Lodewijk Woltjer (26 April 1930 - 25 August 2019)
It is with profound sadness that I relay the news that Lodewijk Woltjer, founding President of the European Astronomical Society, former Director General of the European Southern Observatory and father of the VLT, passed away in Geneva on Sunday August 25, 2019 at the age of 89.
He was a giant figure in European Astronomy. His scientific legacy benefits us all and he will be greatly missed.
Below you can find a full obituary by Thierry Courvoisier (EAS President 2010-2017).
Roger Davies, EAS President.
Lodewijk Woltjer 1930-2019
European astronomy would not be world leading without the action of Lodewijk Woltjer over several decades.
Lodewijk -Lo- Woltjer started his scientific life as a chemist. The world of chemistry and geology, however, seemed too narrow for his ambitions. The Universe was to be the scientific ground where he would exercise his intellectual strengths.

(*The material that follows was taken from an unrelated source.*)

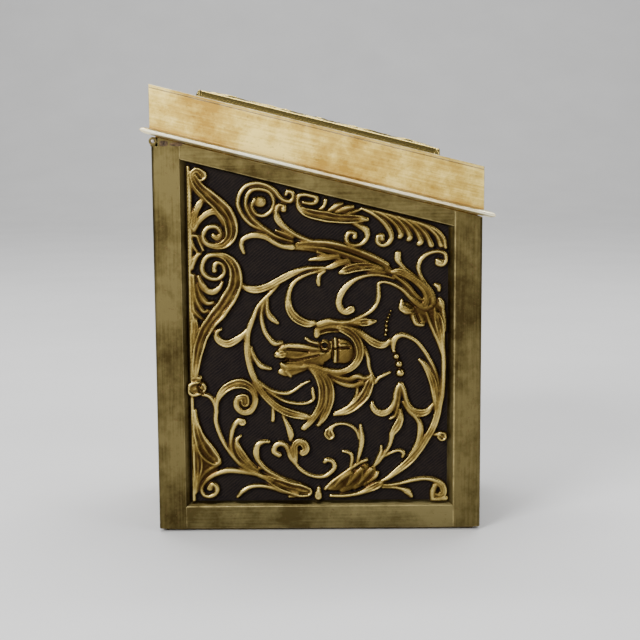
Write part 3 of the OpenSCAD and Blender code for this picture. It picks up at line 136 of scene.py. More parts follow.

His first outstanding contribution was an analysis of the polarisation of the Crab nebula and its implication for the magnetic fields within the nebula. From there his interest moved to the dynamic importance of magnetic fields for the structures of the Crab nebula, but also for those of the Galaxy. Since then supernova remnants and neutron stars remained one subject of constant interest to him, culminating in the large observation programmes swiftly put in place at ESO when supernova 1987A exploded.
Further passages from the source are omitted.